El turista ha tenido un día intenso. Desde el norte de una isla que algunos llamarán jungla, ha ido descendiendo y descendiendo. Su retina se tornaba ansiosa, ávida de captar aquello que ya, con las horas, se le escaparía en su vuelta a la rutina. Pero no ha sido un esfuerzo baldío.
Ha soñado entre obras maestras, ha imaginado cómo se desayuna un cruasán frente a una joyería de lujo. Sobre todo, ha entrado en una tienda de juguetes hasta llegar a ese lugar donde se rodó la secuencia que tanto le gusta, ese niño que quiere ser mayor y ese señor maduro que es feliz como un niño tocando un inmenso piano con los pies. También ha llegado a la paz de ese precioso parque, entre jugadores de ajedrez, y se ha sentado un rato contemplando esa paz, adornada por el juego de unos niños y un chico zampándose su ración de fideos chinos.
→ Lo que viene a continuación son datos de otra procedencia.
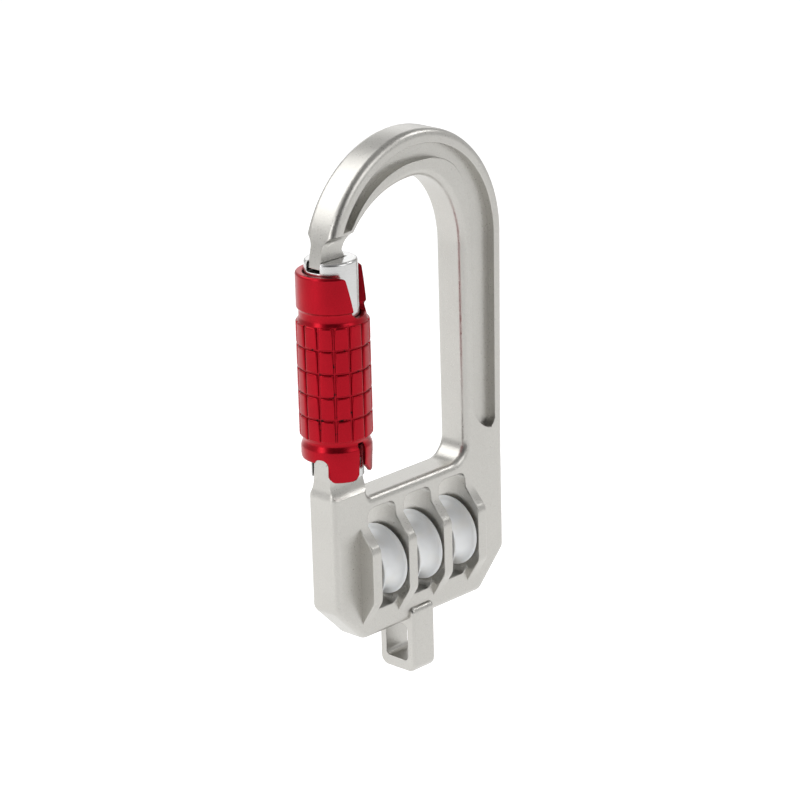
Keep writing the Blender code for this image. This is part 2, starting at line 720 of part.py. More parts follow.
def ring_profile(inner, outer, half):
    return [(inner, half), (outer, half), (outer, -half), (inner, -half)]


def along_x(thing, x):
    thing.rotation_euler = (0, pi / 2, 0)
    thing.location = (x, 0, axle_z)
    return thing


def make_sheaves():
    bore = axle_radius + pin_gap
    for i in range(sheave_count):
        x = (i - (sheave_count - 1) / 2) * rib_pitch
        sheave = along_x(turned(f"sheave_{i + 1}", sheave_profile(), 40, True), x)
        finish(sheave, "white_acetal")
        bush = along_x(turned(f"sheave_bush_{i + 1}", ring_profile(bore, bush_radius, sheave_half), 32, True), x)
        finish(bush, "bronze")
        for j, side in enumerate((-1, 1)):
            name = f"thrust_washer_{2 * i + j + 1}"
            washer = turned(name, ring_profile(bore, washer_radius, washer_thickness / 2), 24, True)
            along_x(washer, x + side * (slot_half - side_gap - washer_thickness / 2))
            finish(washer, "steel")


def make_axle():
    half = (axle_high - axle_low) / 2
    chamfer = 0.5 * mm
    axle = turned("sheave_axle", [
        (0, half), (axle_radius - chamfer, half), (axle_radius, half - chamfer),
        (axle_radius, chamfer - half), (axle_radius - chamfer, -half), (0, -half)], 32)
    finish(along_x(axle, (axle_high + axle_low) / 2), "steel")


def make_plug():
    half = plug_length / 2
    plug = turned("axle_plug", [
        (0, half), (plug_radius - 0.4 * mm, half), (plug_radius, half - 0.4 * mm), (plug_radius, -half),
        (0, -half)], 32)
    along_x(plug, (plug_high + plug_low) / 2)
    hexagon = arc((0, axle_z), plug_hex / sqrt(3), 0, 300, 5)
    cut(plug, prism("plug_socket", hexagon, plug_high - plug_hex_depth, plug_high + 2 * mm, "X"))
    finish(plug, "steel")


def main():
    make_body()
    make_axle()
    make_plug()
    make_sheaves()
    make_hinge_pin()
    hinge = hub("gate_hinge_axis", (gate_x, 0, hinge_z))
    make_gate(hinge)
    make_plunger(hinge)
    make_springs(hinge)
    make_guide_ring(hinge)
    make_guide_key(hinge)
    make_clip(hinge)
    make_sleeve(hinge)


main()
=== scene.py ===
"""Finished look of a rope pulley with a locking gate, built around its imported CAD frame.

Everything is in metres, with +Z up, +X from the gate towards the spine and -Y as the front.
"""
import json
from math import acos, asin, atan2, cos, degrees, pi, radians, sin, sqrt, tan

import bmesh
import bpy
from bpy.props import FloatProperty, FloatVectorProperty, IntProperty, PointerProperty
from bpy.types import Operator, Panel, PropertyGroup
from mathutils import Matrix, Vector


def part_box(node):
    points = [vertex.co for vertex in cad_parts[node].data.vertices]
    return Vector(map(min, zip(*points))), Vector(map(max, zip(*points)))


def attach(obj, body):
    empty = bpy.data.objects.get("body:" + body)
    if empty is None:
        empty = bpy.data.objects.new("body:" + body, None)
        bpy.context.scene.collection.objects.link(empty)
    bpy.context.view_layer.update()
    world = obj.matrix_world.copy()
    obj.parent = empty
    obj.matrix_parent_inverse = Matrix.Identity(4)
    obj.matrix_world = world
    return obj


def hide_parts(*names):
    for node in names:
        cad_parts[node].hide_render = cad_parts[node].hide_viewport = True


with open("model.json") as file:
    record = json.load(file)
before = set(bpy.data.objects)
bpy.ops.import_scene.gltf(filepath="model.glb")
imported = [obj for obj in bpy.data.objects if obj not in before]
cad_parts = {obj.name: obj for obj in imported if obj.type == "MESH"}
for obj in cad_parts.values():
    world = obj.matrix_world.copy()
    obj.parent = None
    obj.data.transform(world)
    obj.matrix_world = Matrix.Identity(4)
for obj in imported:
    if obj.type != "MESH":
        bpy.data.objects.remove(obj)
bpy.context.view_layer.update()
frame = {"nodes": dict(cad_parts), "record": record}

bl_info = {
    "name": "Rope pulley",
    "version": (1, 0, 0),
    "blender": (4, 5, 0),
    "location": "View3D > Sidebar > Rope pulley",
    "description": "Builds the finished pieces and materials of a rope pulley with a locking gate",
    "category": "Object",
}

mm = 0.001
floor_glow = 0.36    # emission of the pale floor


# Places read from the frame

BODY_LOW, BODY_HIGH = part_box("frame_body")
GATE_LOW, GATE_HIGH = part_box("gate_barrel")
SLEEVE_LOW, SLEEVE_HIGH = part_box("lock_sleeve")
PIN_LOW, PIN_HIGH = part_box("gate_hinge_pin")
AXLE_LOW, AXLE_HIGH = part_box("sheave_axle")
PLUG_LOW, PLUG_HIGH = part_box("axle_plug")
SHEAVES = [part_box(f"sheave_{i}") for i in (1, 2, 3)]

gate_radius = (GATE_HIGH.y - GATE_LOW.y) / 2
gate_x = GATE_HIGH.x - gate_radius
gate_top = GATE_HIGH.z
hinge_z = (PIN_LOW.z + PIN_HIGH.z) / 2
axle_z = (AXLE_LOW.z + AXLE_HIGH.z) / 2
sheave_radius = (SHEAVES[0][1].z - SHEAVES[0][0].z) / 2
rib_pitch = (SHEAVES[2][0].x - SHEAVES[0][0].x) / 2
left_x = BODY_LOW.x
rib_front = BODY_HIGH.y
becket_bottom = BODY_LOW.z
bow_top = BODY_HIGH.z
sleeve_rim, tongue_bottom = SLEEVE_HIGH.z, SLEEVE_LOW.z
sleeve_radius = SLEEVE_HIGH.y
plug_end = PLUG_HIGH.x

# Sizes shared by the body, the gate and the sleeve

fit_gap = 0.3 * mm
half_plate = 4.5 * mm
bow_lean = 1.0 * mm
right_x = BODY_HIGH.x - bow_lean
rib_width = 2.75 * mm
slot_half = (rib_pitch - rib_width) / 2
slot_top = axle_z + sheave_radius + 7.0 * mm
slot_bottom = axle_z - sheave_radius - 1.3 * mm
floor_z = slot_top + 2.78 * mm
bottom_z = slot_bottom - 6.58 * mm
corner_cut = 9.0 * mm
spine_x = right_x - 13.2 * mm
land_z = floor_z + 2.1 * mm
thin_z = land_z + 4.2 * mm
tang_half, tang_thickness = 5.46 * mm, 5.2 * mm
nose_depth, nose_thickness = 16.05 * mm, 3.6 * mm
nose_left = gate_x - 5.265 * mm
nose_right = nose_left + 8.0 * mm
nose_shelf = -8.5 * mm
inner_height, inner_right = 20.0 * mm, 15.5 * mm
outer_height, outer_right = 29.6 * mm, 28.6 * mm
inner_centre = Vector((spine_x - inner_right, -inner_height))
outer_centre = Vector((right_x + bow_lean - outer_right, bow_top - outer_height))
nose_end_angle = 180 - degrees(asin((-nose_depth - outer_centre[1]) / outer_height))
outer_left = (nose_left - outer_centre[0]) / cos(radians(nose_end_angle))
inner_left = inner_centre[0] - gate_x - 0.11 * mm
grid_top = sleeve_rim - 11.4 * mm
grid_bottom = tongue_bottom + 9.8 * mm
collar_bottom = tongue_bottom + 4.6 * mm
neck_top = grid_top - 0.6 * mm
gate_point = Vector((gate_x, 0, 0))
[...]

Se ha imaginado también cómo sería eso de vivir por allí, con una mezcla de pensamiento progre, una billetera bien cargada y un señor en la puerta esperando para abrirte la puerta del coche. Yendo hacia otro lado, a impulsos, ha llegado a ese edificio que dicen maldito. El turista se ha sentido ofendido porque todo el mundo quisiese sacarse una foto en el lugar del crimen, en ese lugar en el que el talento de uno de sus músicos preferidos acabó para siempre. Se han librado por muy poco. De haberlo sabido, el turista hubiese acudido con un cuaderno de autógrafos y un ejemplar de El guardián sobre el centeno.